Selain itu, biasanya varian ini akan menyebabkan gejala tertentu yang dapat menyebabkan seseorang lebih lama menjalani rawat inap di rumah sakit.
Menurut Organisasi Kesehatan Dunia (WHO), varian Delta, juga dikenal sebagai B.1.617.2, pertama kali terdeteksi di India tetapi sejak itu muncul di lebih dari 70 negara.
Baca juga: Kasus Covid-19 Melonjak, Pemkab Wonogiri Siapkan Tempat Isolasi di Desa
Merangkum dari Healthline, varian ini tidak hanya menyebar lebih mudah daripada strain sebelumnya, tetapi juga dapat menyebabkan penyakit yang lebih parah.
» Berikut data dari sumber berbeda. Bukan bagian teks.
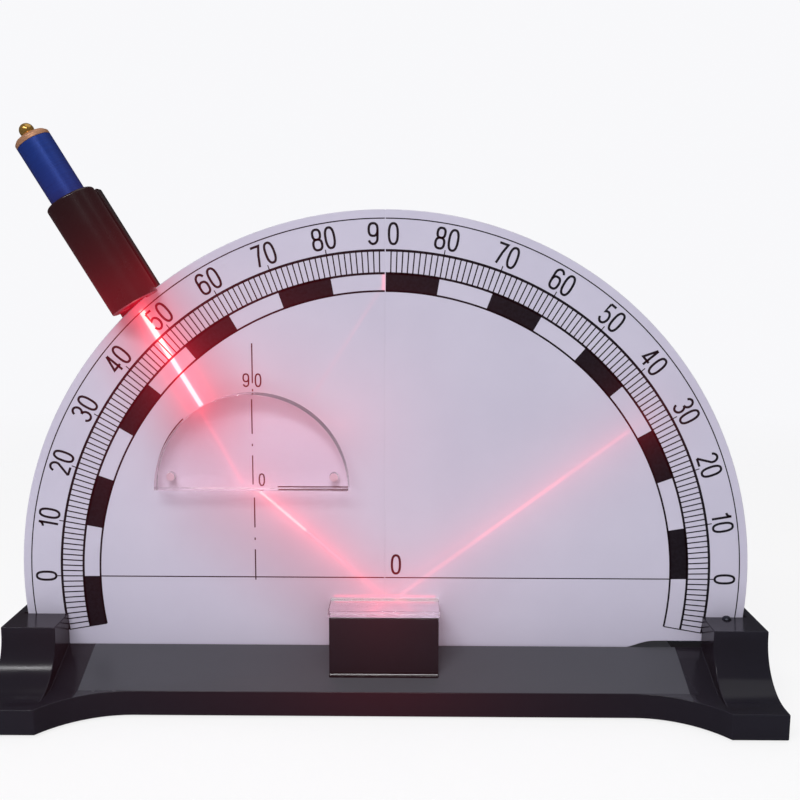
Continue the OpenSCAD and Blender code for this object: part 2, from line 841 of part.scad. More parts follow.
module button_spring() {
    color("silver") on_axis(cells_end + seat)
        coil(stem_r + 2 * wire_r + 0.5, disc_s - cells_end - 2 * seat, 3);
}

// Half-round acrylic block with two blind holes for its magnets
module prism() {
    y1 = face_y - prism_gap;
    color([0.9, 0.93, 1, 0.5]) difference() {
        along_y(y1 - prism_t, y1) intersection() {
            translate([aim_x, aim_z]) circle(prism_r);
            translate([aim_x - prism_r, aim_z]) square([2 * prism_r, prism_r]);
        }
        for (s = [-1, 1]) translate([aim_x + s * pmag_x, y1 + over, aim_z + pmag_z])
            rotate([90, 0, 0]) cylinder(r = pmag_r + seat, h = pmag_t + over + seat);
    }
}

module prism_magnets() {
    color("silver") for (s = [-1, 1])
        translate([aim_x + s * pmag_x, face_y - prism_gap, aim_z + pmag_z])
        rotate([90, 0, 0]) cylinder(r = pmag_r, h = pmag_t);
}

base();
rubber_feet();
stop_pin();
mirror_block();
block_screws();
mirror_pad();
mirror_glass();
left_board();
left_dial_film();
board_screws();
right_board();
right_dial_film();
fixed_leaves();
swing_leaves();
hinge_pins();
rim_magnet();
laser_holder();
magnet_bar();
laser_tube();
nose_ring();
line_lens();
lens_spacer();
collimating_lens();
lens_barrel();
laser_diode();
driver_board();
contact_spring();
button_cells();
tail_plug();
tail_button();
button_spring();
prism();
prism_magnets();
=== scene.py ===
# %% [markdown]
# # Laser reflection and refraction demonstrator
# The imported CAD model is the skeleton: every body, joint and size comes from it.
# This lesson dresses it. It rounds the edges of the mouldings, prints the dial,
# mixes a material for each finish, and lights the red rays on the board.
# The model's frame is in metres: X runs to the right, Y away from the viewer and Z
# up. Small sizes are written in millimetres and multiplied by MM.

# %% Load the frame and keep its box
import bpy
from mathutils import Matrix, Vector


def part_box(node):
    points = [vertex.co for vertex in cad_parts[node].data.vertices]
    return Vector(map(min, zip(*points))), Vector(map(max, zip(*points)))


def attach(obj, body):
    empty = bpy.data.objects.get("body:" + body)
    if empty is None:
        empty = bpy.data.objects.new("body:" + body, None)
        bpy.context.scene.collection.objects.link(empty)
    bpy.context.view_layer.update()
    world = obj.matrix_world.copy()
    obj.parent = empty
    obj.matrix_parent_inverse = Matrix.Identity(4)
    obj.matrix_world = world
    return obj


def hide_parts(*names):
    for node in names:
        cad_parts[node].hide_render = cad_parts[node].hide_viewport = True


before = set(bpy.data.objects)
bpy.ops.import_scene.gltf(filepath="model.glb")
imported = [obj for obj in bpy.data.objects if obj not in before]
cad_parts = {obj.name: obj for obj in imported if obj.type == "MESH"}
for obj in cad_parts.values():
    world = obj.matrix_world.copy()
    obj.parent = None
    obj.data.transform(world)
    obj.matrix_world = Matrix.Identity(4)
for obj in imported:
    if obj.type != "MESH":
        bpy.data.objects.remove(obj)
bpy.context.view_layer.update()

# %% Libraries and the unit
import math

import bmesh
import bpy
import numpy as np
from mathutils import Matrix, Vector

MM = 0.001
print("a millimetre is", MM, "of the frame's units")

# %% [markdown]
# ## The camera
# The photograph was taken from a little above the table, almost square to the
# board. Its place was worked out from points of known size on the board: the
# dial's rings, the seam and the ends of the base. A camera could be pointed with a
# Track To constraint, but a matrix built from its three axes holds the small roll
# as well, so that is used here.

# %% Place the camera
SENSOR_WIDTH, FOCAL_LENGTH = 36, 42.276
CAMERA_AT = (8.349, -376.713, 176.134)
PITCH, YAW, ROLL = 7.852, -0.351, 0.204


def axes_of_camera(pitch, yaw, roll):
    """Right, up and backward unit vectors: look along yaw and pitch, then roll about that line."""
    ahead = Vector((math.sin(yaw) * math.cos(pitch), math.cos(yaw) * math.cos(pitch),
                    -math.sin(pitch)))
    level = Vector((math.cos(yaw), -math.sin(yaw), 0))
    above = level.cross(ahead)
    right = level * math.cos(roll) + above * math.sin(roll)
    up = above * math.cos(roll) - level * math.sin(roll)
    return right, up, -ahead


lens = bpy.data.cameras.new("photo_camera")
lens.sensor_width = SENSOR_WIDTH
lens.lens = FOCAL_LENGTH
lens.clip_start = 10 * MM
camera = bpy.data.objects.new("photo_camera", lens)
bpy.context.scene.collection.objects.link(camera)
turn = Matrix(axes_of_camera(math.radians(PITCH), math.radians(YAW), math.radians(ROLL)))
camera.matrix_world = Matrix.Translation(Vector(CAMERA_AT) * MM) @ turn.transposed().to_4x4()
bpy.context.scene.camera = camera
bpy.context.scene.view_settings.view_transform = "Standard"
print("camera at", tuple(round(c, 3) for c in camera.location))

# %% [markdown]
# ## Tools for materials
# A shader graph is built from a few small helpers. One turns a colour picker's hex
# value into the linear light that the renderer adds up. One adds a node with its
# settings and links, whatever its kind. One starts a material on a Principled
# shader. Numbers that are the same all over a surface go straight onto the shader's
# sockets.

# %% Colour, node and material helpers
def linear(hex_code):
    """sRGB to linear light: a straight line below 0.04045, a power of 2.4 above it."""
    srgb = np.array([int(hex_code[i:i + 2], 16) for i in (1, 3, 5)]) / 255
    return (*np.where(srgb <= 0.04045, srgb / 12.92, ((srgb + 0.055) / 1.055) ** 2.4), 1.0)


def plug(tree, node, inputs):
    """Fills inputs with values, or links them to a socket or to a node's first output in use."""
    for name, value in inputs.items():
        if isinstance(value, bpy.types.Node):
            value = next(socket for socket in value.outputs if socket.enabled)
        if isinstance(value, bpy.types.NodeSocket):
            tree.links.new(value, node.inputs[name])
        else:
            node.inputs[name].default_value = value


def add(tree, kind, inputs=None, **settings):
    """Adds a shader node of a kind with its settings, and plugs its inputs."""
    node = tree.nodes.new("ShaderNode" + kind)
    for name, value in settings.items():
        setattr(node, name, value)
    plug(tree, node, inputs or {})
    return node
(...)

Beberapa peneliti telah mengatakan bahwa vaksin sudah terbukti dapat melawan varian ini.
Kondisi ini sangat mengkhawatirkan bagi orang yang tidak divaksinasi dan mereka yang memiliki respons kekebalan yang lebih lemah terhadap virus.
Amerika Serikat dan Inggris telah sepenuhnya memvaksinasi sekitar 43 persen dari populasi mereka.
Namun, karena varian Delta lebih sering menginfeksi warga di Inggris Raya dalam beberapa pekan terakhir, negara tersebut mengalami lonjakan kasus COVID-19 .
Lonjakan serupa dalam kasus terlihat di India ketika varian Delta menyebar luas.
Para ahli mengatakan ini karena varian ini lebih mudah menular.
Baca juga: Jokowi Targetkan Vaksinasi Covid-19 Capai 1 Juta Suntikan Per Hari Mulai Awal Juli
Menteri Kesehatan Inggris Matt Hancock mengatakan akhir pekan lalu bahwa varian Delta sekitar 40 persen lebih mudah menular daripada varian Alpha.
Mengutip dari New York Times, dokter di China menemukan bahwa ketika varian Delta menyebar ke seluruh negeri, orang-orang memiliki gejala yang berbeda dan lebih parah daripada yang dilaporkan sebelumnya.
Ketika seseorang terinfeksi virus ini, biasanya ia akan mengalami demam.
Namun, tingkat virus dalam tubuh lebih tinggi dari varian lainnya.
Hal ini menyebabkan banyak orang mengalami sakit parah dalam 3 atau 4 hari sejak terinfeksi.